Task directions
In the listing below, find the line holding "box = outer_form()" and the line holding "point = shown.matrix_world". Write out those two lines and all lines between, exactly, and nothing more.

Supplied data
══════════════════════════════
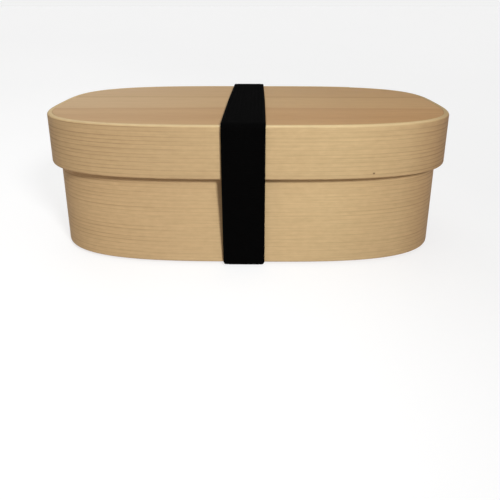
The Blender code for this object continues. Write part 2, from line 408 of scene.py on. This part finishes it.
══════════════════════════════
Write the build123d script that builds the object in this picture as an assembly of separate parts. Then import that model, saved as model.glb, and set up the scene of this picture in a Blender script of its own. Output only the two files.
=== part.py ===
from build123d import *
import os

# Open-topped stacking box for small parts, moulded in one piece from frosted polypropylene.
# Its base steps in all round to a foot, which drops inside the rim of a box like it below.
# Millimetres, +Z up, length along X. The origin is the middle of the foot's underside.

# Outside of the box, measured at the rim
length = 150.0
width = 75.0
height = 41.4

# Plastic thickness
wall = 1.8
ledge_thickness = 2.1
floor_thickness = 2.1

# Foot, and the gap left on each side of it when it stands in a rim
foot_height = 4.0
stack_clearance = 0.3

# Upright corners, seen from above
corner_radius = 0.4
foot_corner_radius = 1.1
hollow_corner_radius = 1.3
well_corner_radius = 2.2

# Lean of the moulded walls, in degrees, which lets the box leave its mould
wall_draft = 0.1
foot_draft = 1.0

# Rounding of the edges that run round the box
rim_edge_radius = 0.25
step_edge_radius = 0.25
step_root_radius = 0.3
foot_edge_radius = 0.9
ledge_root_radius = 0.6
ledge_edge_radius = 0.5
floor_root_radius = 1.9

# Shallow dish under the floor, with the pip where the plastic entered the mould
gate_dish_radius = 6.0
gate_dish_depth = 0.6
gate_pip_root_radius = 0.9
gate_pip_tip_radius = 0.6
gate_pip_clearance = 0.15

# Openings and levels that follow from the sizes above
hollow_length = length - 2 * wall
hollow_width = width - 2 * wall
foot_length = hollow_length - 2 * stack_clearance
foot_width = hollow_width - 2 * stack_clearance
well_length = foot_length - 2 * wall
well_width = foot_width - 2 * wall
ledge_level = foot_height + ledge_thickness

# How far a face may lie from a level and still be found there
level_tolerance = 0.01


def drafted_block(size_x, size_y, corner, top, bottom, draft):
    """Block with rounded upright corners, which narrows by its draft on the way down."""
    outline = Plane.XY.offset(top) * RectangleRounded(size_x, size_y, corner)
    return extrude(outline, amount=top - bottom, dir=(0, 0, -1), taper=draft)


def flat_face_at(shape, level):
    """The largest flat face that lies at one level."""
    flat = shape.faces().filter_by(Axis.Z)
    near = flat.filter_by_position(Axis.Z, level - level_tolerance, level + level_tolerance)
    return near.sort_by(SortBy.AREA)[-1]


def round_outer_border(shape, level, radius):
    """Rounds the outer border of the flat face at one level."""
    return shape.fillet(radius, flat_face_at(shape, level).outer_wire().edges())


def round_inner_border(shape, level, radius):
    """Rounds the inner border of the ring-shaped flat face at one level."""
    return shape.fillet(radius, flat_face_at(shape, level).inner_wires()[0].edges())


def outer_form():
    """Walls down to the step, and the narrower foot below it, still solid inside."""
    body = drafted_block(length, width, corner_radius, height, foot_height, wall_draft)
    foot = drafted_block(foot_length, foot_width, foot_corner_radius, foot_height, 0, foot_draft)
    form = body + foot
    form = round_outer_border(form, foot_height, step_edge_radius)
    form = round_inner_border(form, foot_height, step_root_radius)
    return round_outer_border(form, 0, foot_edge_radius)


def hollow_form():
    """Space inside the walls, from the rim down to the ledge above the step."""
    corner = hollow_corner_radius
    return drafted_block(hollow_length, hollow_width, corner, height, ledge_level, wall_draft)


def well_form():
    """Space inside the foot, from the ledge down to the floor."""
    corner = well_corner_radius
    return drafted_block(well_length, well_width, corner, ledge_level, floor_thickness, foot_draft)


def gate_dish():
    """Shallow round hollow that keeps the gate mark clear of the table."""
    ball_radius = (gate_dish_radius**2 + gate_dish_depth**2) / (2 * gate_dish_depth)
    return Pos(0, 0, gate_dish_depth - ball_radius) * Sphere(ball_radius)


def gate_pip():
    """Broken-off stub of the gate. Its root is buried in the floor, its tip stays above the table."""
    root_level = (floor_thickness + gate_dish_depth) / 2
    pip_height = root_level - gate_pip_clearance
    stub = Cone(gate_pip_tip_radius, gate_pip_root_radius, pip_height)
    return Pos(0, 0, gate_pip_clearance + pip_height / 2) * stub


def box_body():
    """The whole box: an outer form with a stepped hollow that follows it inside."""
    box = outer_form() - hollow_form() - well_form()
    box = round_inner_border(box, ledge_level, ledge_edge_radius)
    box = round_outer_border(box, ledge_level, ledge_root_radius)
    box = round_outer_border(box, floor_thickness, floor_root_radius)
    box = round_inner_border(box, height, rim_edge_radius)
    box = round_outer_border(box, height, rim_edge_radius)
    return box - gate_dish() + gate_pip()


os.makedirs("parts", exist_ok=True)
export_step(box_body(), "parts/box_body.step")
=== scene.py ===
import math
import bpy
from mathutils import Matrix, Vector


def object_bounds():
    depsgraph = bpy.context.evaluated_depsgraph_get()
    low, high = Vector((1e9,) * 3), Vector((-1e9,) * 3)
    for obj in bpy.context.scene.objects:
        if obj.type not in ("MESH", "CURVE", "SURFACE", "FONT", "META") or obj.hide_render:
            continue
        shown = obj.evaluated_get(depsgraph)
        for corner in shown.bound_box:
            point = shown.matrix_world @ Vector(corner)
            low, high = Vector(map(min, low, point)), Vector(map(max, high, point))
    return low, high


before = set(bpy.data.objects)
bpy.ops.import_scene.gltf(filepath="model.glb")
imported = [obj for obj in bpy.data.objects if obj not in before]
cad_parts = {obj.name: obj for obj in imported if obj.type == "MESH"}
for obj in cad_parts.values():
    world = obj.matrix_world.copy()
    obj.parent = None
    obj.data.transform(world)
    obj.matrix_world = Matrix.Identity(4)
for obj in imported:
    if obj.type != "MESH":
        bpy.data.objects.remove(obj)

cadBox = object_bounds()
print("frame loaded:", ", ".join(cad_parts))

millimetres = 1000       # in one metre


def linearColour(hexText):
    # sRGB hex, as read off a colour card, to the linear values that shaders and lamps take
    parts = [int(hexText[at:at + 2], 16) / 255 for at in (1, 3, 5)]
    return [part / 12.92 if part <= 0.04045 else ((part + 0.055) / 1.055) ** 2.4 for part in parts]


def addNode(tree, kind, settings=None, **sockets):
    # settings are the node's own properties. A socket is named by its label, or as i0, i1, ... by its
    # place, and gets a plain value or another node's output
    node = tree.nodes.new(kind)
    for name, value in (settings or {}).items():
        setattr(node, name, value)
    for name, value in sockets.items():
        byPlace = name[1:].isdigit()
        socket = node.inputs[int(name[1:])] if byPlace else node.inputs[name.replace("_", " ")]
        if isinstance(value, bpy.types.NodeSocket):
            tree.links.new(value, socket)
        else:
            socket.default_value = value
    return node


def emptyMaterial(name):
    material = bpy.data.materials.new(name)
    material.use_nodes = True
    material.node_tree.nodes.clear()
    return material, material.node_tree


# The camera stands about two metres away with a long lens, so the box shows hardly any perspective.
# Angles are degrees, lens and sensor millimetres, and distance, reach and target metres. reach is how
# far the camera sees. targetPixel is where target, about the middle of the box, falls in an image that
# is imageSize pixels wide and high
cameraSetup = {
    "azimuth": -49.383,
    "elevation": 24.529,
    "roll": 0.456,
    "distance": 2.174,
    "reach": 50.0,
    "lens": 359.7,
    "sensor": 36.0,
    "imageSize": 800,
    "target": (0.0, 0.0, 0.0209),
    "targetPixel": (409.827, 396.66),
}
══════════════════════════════
Answer to the exercise
    box = outer_form() - hollow_form() - well_form()
    box = round_inner_border(box, ledge_level, ledge_edge_radius)
    box = round_outer_border(box, ledge_level, ledge_root_radius)
    box = round_outer_border(box, floor_thickness, floor_root_radius)
    box = round_inner_border(box, height, rim_edge_radius)
    box = round_outer_border(box, height, rim_edge_radius)
    return box - gate_dish() + gate_pip()


os.makedirs("parts", exist_ok=True)
export_step(box_body(), "parts/box_body.step")
=== scene.py ===
import math
import bpy
from mathutils import Matrix, Vector


def object_bounds():
    depsgraph = bpy.context.evaluated_depsgraph_get()
    low, high = Vector((1e9,) * 3), Vector((-1e9,) * 3)
    for obj in bpy.context.scene.objects:
        if obj.type not in ("MESH", "CURVE", "SURFACE", "FONT", "META") or obj.hide_render:
            continue
        shown = obj.evaluated_get(depsgraph)
        for corner in shown.bound_box:
            point = shown.matrix_world @ Vector(corner)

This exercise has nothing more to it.